Scientists have long suspected the usefulness of nanodiamonds as mechanisms for targeted medication delivery due to their microscopic, safe nature—thanks to their carbon makeup—along with their unique tendency for fluorescence. UCLA School of Dentistry researchers from the Jane and Jerry Weintraub Center for Reconstructive Biotechnology have incorporated timolol maleate—a common eyedrop to help manage glaucoma—with nanodiamond contact lenses to regulate drug delivery to eyes and reduce side effects associated with eyedrops.
Glaucoma is characterized by increased intraocular pressure that builds up due to blockage or damage of mesh network that drains fluid in the eye. Fluid accumulation can damage the optic nerve over time, if unrelieved, and can cause blindness within a few years, if untreated. Timolol maleate eyedrops are a type of beta-blocker that reduces intraocular pressure by decreasing the amount of fluid secreted into the eye and constricts blood vessels around eyes so that less fluid is filtered into the eye.

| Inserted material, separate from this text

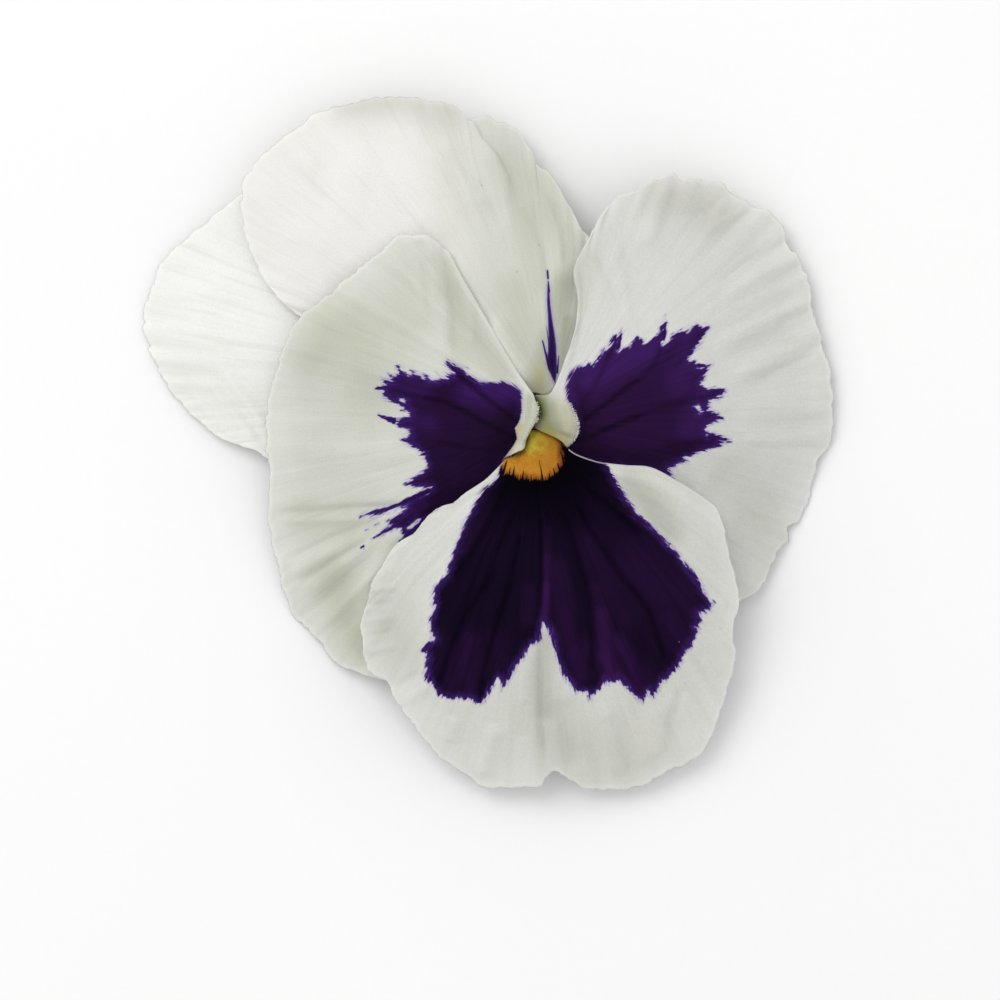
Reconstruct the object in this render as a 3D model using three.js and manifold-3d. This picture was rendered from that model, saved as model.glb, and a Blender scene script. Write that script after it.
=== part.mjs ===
// A picked pansy flower lying on its back, face up.
// Millimetres, +Z up. Z = 0 is the surface the flower lies on, the origin is under the
// middle of the flower. +Y points to the two upper petals, -Y to the lower petal.
//
// Five petals (one lower with a spur, two lateral, two upper), five sepals with
// backward auricles, the receptacle, five stamens, the pistil and a short picked stalk.
import * as THREE from 'three';
import { mergeVertices } from 'three/addons/utils/BufferGeometryUtils.js';
import Module from 'manifold-3d';

const wasm = await Module();
wasm.setup();

// ---------------------------------------------------------------- driving dimensions
const VIEW_DISTANCE = 600;      // the petal outlines are drawn as seen from this far above
const FACE_HEIGHT = 11;         // the face plane they are drawn in
const VIEW_AXIS = [1.15, -5.65];
const PETAL_THICKNESS = 0.35;
const PETAL_COLUMNS = 28;       // cells across a petal, one side margin to the other
const BLADE_ROWS = 9;           // cells from the throat to the margin
const CLAW_ROWS = 4;            // cells from the receptacle up to the throat
const CENTRE = [4.0, 3.5];      // axis of the receptacle
const CLAW_RADIUS = 1.9;        // where the petal claws stand on the receptacle
const CLAW_BASE = 4.25;
const RECEPTACLE = { radius: 2.35, bottom: 2.7, top: 3.8 };
const SEPAL = { length: 11.5, width: 3.9, thickness: 0.45, attach: 2.95, auricle: 3.4 };
const SPUR = { radius: 0.88, tipRadius: 0.74, wall: 0.3, length: 5.3 };
const STALK = { radius: 0.9, length: 15.0, direction: 122 };
const STAMEN = { ring: 1.13, width: 0.86, thickness: 0.44, height: 2.1 };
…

In most cases, only about 5 percent of timolol actually reaches the intended site. In other cases, too much medication is absorbed incurring systemic involvement that causes side effects with respiratory and/or cardiac implications, including arrhythmia. To ensure steady medication release over time, the UCLA researchers have integrated timolol maleate with nanodiamonds then affixed them to contact lenses. Drug delivery is triggered by lysozyme—enzyme found in tears—so that timolol is released steadily over a period of time and not released at all when the nanodiamond contact lenses are not in use.

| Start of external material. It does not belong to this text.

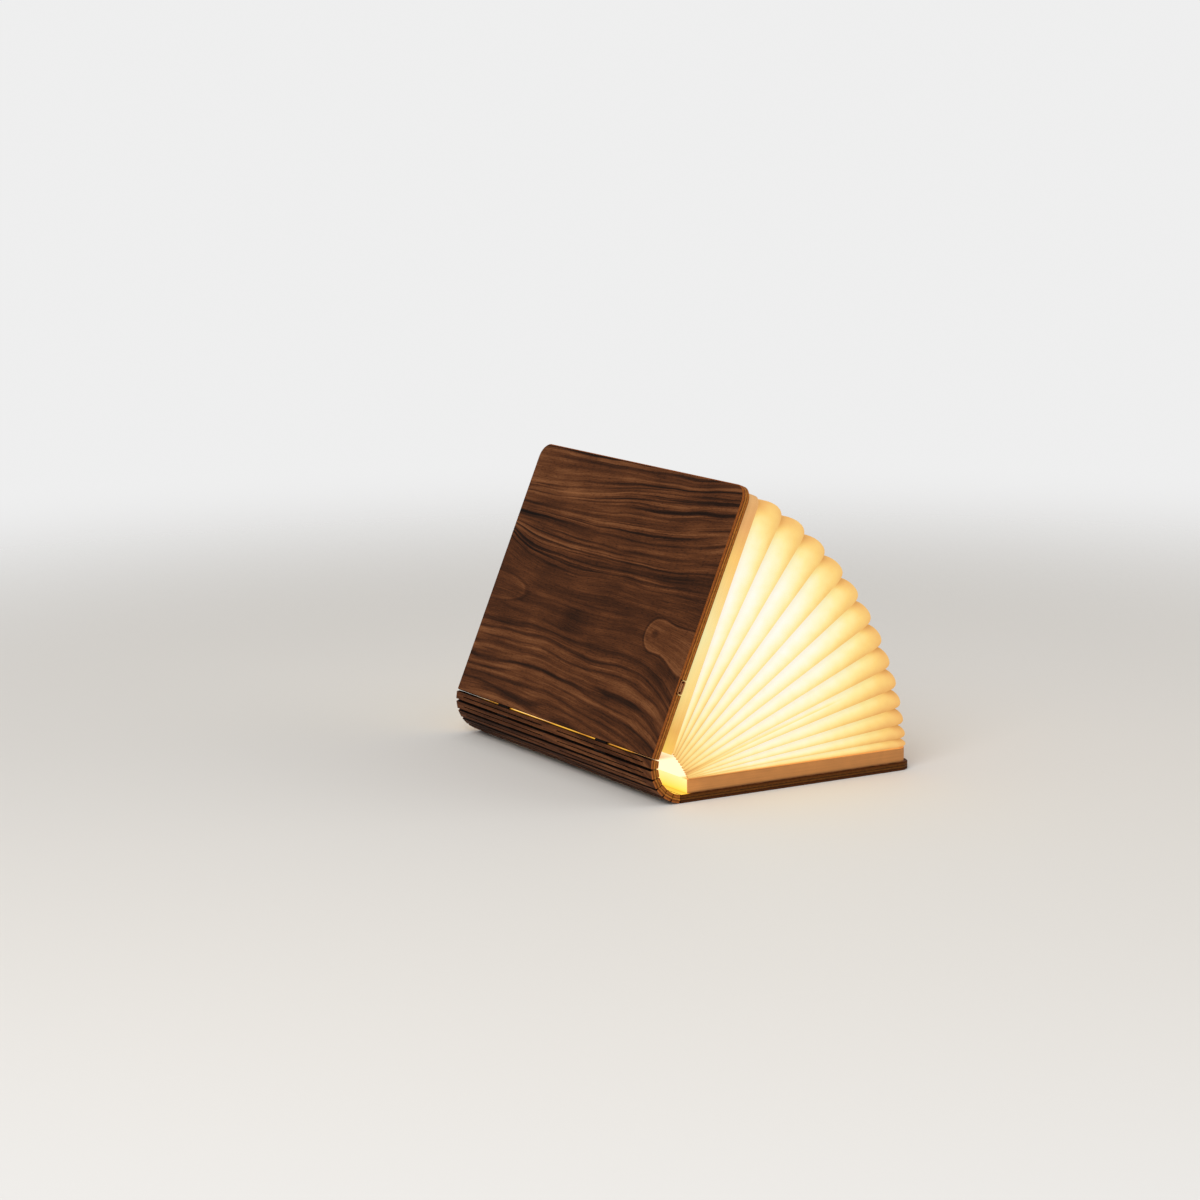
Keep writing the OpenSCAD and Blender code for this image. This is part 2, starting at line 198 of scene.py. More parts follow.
def new_material(name):
    """An empty node material and its tree, with the output node in place."""
    material = bpy.data.materials.new(name)
    material.use_nodes = True
    material.node_tree.nodes.clear()
    add(material.node_tree, "ShaderNodeOutputMaterial")
    return material, material.node_tree


def finish_material(tree, shader):
    """Joins the shader to the output."""
    output = next(node for node in tree.nodes if node.type == "OUTPUT_MATERIAL")
    tree.links.new(shader.outputs[0], output.inputs["Surface"])


def dress(names, material):
    """Gives a material to CAD nodes, through their own slots."""
    for name in names:
        piece = frame["nodes"][name]
        piece.data.materials.clear()
        piece.data.materials.append(material)
        piece.material_slots[0].material = material


# %% [markdown]
# ## Walnut veneer
# Black walnut is a brown wood with near-black latewood lines. A veneer is sliced flat, so its rings show as
# long lines that swing round knots. A ring is a line of equal level in the log, so the pattern starts from
# a level for each place. Six lines are drawn as curves along the grain, and the level is spread evenly
# between them. Noise that is stretched along the grain and read at that level gives the streaks, which then
# follow every swing. The veneer is oiled to a satin.

# %% Figure of the veneer
# Each line: its level in mm, and the places (along, across) that it runs through from the near end.
FIGURE = (
    (20, ((-112, 5), (-94, 12), (-53, 18), (0, 21), (57, 23), (112, 21))),
    (45, ((-112, 29), (-93, 38), (-64, 45), (-12, 44), (44, 47), (112, 43))),
    (92, ((-112, 94), (-60, 91), (-12, 90), (47, 89), (80, 92), (112, 101))),
    (110, ((-112, 118), (-53, 109), (0, 109), (53, 109), (112, 111))),
    (140, ((-112, 151), (-50, 147), (-3, 142), (51, 134), (112, 132))),
    (152, ((-112, 157), (-42, 152), (23, 151), (112, 150))),
)
FIGURE_END = 112  # the lines run between this far on both sides of the middle
FIGURE_WIDE = 200.0  # the curves hold across / FIGURE_WIDE
WARPS = (((34, 90, 1), 1.5, 5.0), ((10, 36, 1), 1.0, 1.5))  # waves of the lines: cells, detail, swing in mm
KNOT_AT, KNOT_R, KNOT_FLARE = (65.0, -76.0), 10.0, 8.0  # a round bulb that widens downwards to the near end
KNOT_EYE_AT, KNOT_EYE_SIZE = (66.0, -74.0), (2.2, 3.4)
FAR_KNOT_AT, FAR_KNOT_SIZE = (68.0, 112.0), (8.5, 38.0)
STAIN_AT, STAIN_SIZE = (58.0, 10.0), (9.0, 15.0)
CALM = (50.0, 90.0)  # the plain levels between the streaks
BAND_WIDTH, BAND_LENGTH = 5.6, 300.0
LINE_WIDTH, LINE_LENGTH = 2.1, 230.0
BUNDLE_WIDTH = 13.0
RING_WIDTH, RING_DRIFT = 6.2, 2.5  # the even rings of the lower figure, and how many they drift by
HAIR_WIDTH, HAIR_LENGTH = 0.45, 22.0
PORE_WIDTH, PORE_LENGTH = 0.28, 3.5


# %% Helpers for fields of numbers
def chained(tree, first, *steps):
    """A formula as a row of Math nodes: each step names an operation and its other inputs."""
    for operation, *others in steps:
        first = add(tree, MATH, [first, *others], operation=operation)
    return first


def product(tree, first, *others):
    """Several numbers multiplied."""
    return chained(tree, first, *(("MULTIPLY", other) for other in others))


def length_of(tree, x, y):
    """The length of a vector of two parts."""
    return chained(tree, product(tree, x, x), ("ADD", product(tree, y, y)), ("SQRT",))


def grain(tree, place, sizes, detail, roughness=0.5, **settings):
    """Noise whose cells have the given sizes, in the unit of the place."""
    at = add(tree, VECTOR, [place, [1 / size for size in sizes]], operation="MULTIPLY")
    values = {"Vector": at, "Scale": 1.0, "Detail": detail, "Roughness": roughness}
    return add(tree, NOISE, values, **settings)


def place_in_sheet(tree, step):
    """A body's place in the flat sheet, in millimetres, and the three parts of that place."""
    turn, shift = sheet_mapping(step)
    where = add(tree, COORDINATES).outputs["Object"]
    place = add(tree, "ShaderNodeMapping", {
        "Vector": where, "Location": shift, "Rotation": (0, turn, 0), "Scale": (1 / MM, 1 / MM, 1 / MM)})
    return (place, *add(tree, SEPARATE, [place]).outputs)


# %% The level of each place in the log
def veneer_level(tree, place, across, along):
    """The ring level of a place, in millimetres, by the drawn lines and a little noise."""
    for sizes, detail, swing in WARPS:
        warp = grain(tree, place, sizes, detail, **FLAT)
        across = chained(tree, warp, ("SUBTRACT", 0.5), ("MULTIPLY_ADD", swing, across))
    share = add(tree, RANGE, [along, -HALF_H, HALF_H])
    lines = []
    for level, points in FIGURE:
        shares = [((y + FIGURE_END) / (2 * FIGURE_END), u / FIGURE_WIDE) for y, u in points]
        lines.append((level, product(tree, add(tree, CURVE, {"Value": share}, shares), FIGURE_WIDE)))
    below = chained(tree, across, ("SUBTRACT", lines[0][1]), ("MINIMUM", 0.0), ("ADD", float(lines[0][0])))
    above = chained(tree, across, ("SUBTRACT", lines[-1][1]), ("MAXIMUM", 0.0))
    total = chained(tree, below, ("ADD", above))
    for (low, low_line), (high, high_line) in zip(lines, lines[1:]):
        part = add(tree, RANGE, [across, low_line, high_line, 0.0, float(high - low)])
        total = chained(tree, total, ("ADD", part))
    return total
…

Added benefits include longer durability of the lenses, compared to their regular counterparts on the market, due to the crystalline carbon structure of the nanodiamonds, without affecting optical clarity, lens permeability to oxygen, and water content, so that wearer comfort is maintained.
Nanodiamond contact lenses are one example of increasing incorporation of nanotechnology into medicine, with tremendous potential for optimal glaucoma management—an important protective step for a disease with no current cure.